**WHAT YOU WILL DO**: Output the data exactly, with every line intact.

**RECORDED INFORMATION**:
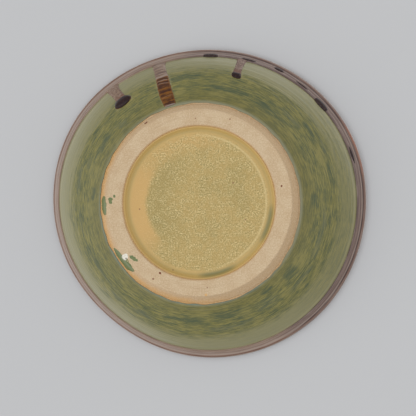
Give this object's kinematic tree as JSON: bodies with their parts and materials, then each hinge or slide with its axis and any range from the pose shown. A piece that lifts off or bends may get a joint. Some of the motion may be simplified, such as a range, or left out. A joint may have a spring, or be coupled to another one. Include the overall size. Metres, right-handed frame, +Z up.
{
  "type": "ceramic serving plate",
  "caption": "Round thrown ceramic plate with curved wall, flared lip and foot ring; green glaze, brown rim with runs, bare clay foot.",
  "frame": {"origin": "centre of the foot ring's resting face, on the wheel's axis", "axes": "+Z up along the wheel's axis, from the foot to the lip; +X is the picture's right and +Y its down, so the glaze runs are on the -Y side"},
  "size_m": [0.2, 0.2, 0.044],
  "materials": {
    "clay": "bare fired clay, matte and finely gritty",
    "green_glaze": "glossy brushed green glaze",
    "brown_glaze": "glossy brown glaze, amber where thick",
    "well_glaze": "crinkled yellow-green glaze",
    "crumb": "matte white clay"
  },
  "bodies": {
    "root": {"clay_body": "clay", "foot_ring": "clay", "outside_glaze": "green_glaze", "inside_glaze": "green_glaze", "rim_glaze": "brown_glaze", "well_glaze": "well_glaze", "long_run": "brown_glaze", "bulb_run": "brown_glaze", "short_run": "brown_glaze", "rim_beads": "brown_glaze", "foot_splashes": "green_glaze", "clay_crumb": "crumb"}
  },
  "joints": []
}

**PROBLEM SOLUTION**:
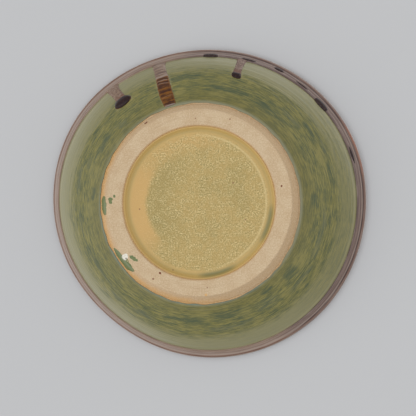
Give this object's kinematic tree as JSON: bodies with their parts and materials, then each hinge or slide with its axis and any range from the pose shown. A piece that lifts off or bends may get a joint. Some of the motion may be simplified, such as a range, or left out. A joint may have a spring, or be coupled to another one. Include the overall size. Metres, right-handed frame, +Z up.
{
  "type": "ceramic serving plate",
  "caption": "Round thrown ceramic plate with curved wall, flared lip and foot ring; green glaze, brown rim with runs, bare clay foot.",
  "frame": {"origin": "centre of the foot ring's resting face, on the wheel's axis", "axes": "+Z up along the wheel's axis, from the foot to the lip; +X is the picture's right and +Y its down, so the glaze runs are on the -Y side"},
  "size_m": [0.2, 0.2, 0.044],
  "materials": {
    "clay": "bare fired clay, matte and finely gritty",
    "green_glaze": "glossy brushed green glaze",
    "brown_glaze": "glossy brown glaze, amber where thick",
    "well_glaze": "crinkled yellow-green glaze",
    "crumb": "matte white clay"
  },
  "bodies": {
    "root": {"clay_body": "clay", "foot_ring": "clay", "outside_glaze": "green_glaze", "inside_glaze": "green_glaze", "rim_glaze": "brown_glaze", "well_glaze": "well_glaze", "long_run": "brown_glaze", "bulb_run": "brown_glaze", "short_run": "brown_glaze", "rim_beads": "brown_glaze", "foot_splashes": "green_glaze", "clay_crumb": "crumb"}
  },
  "joints": []
}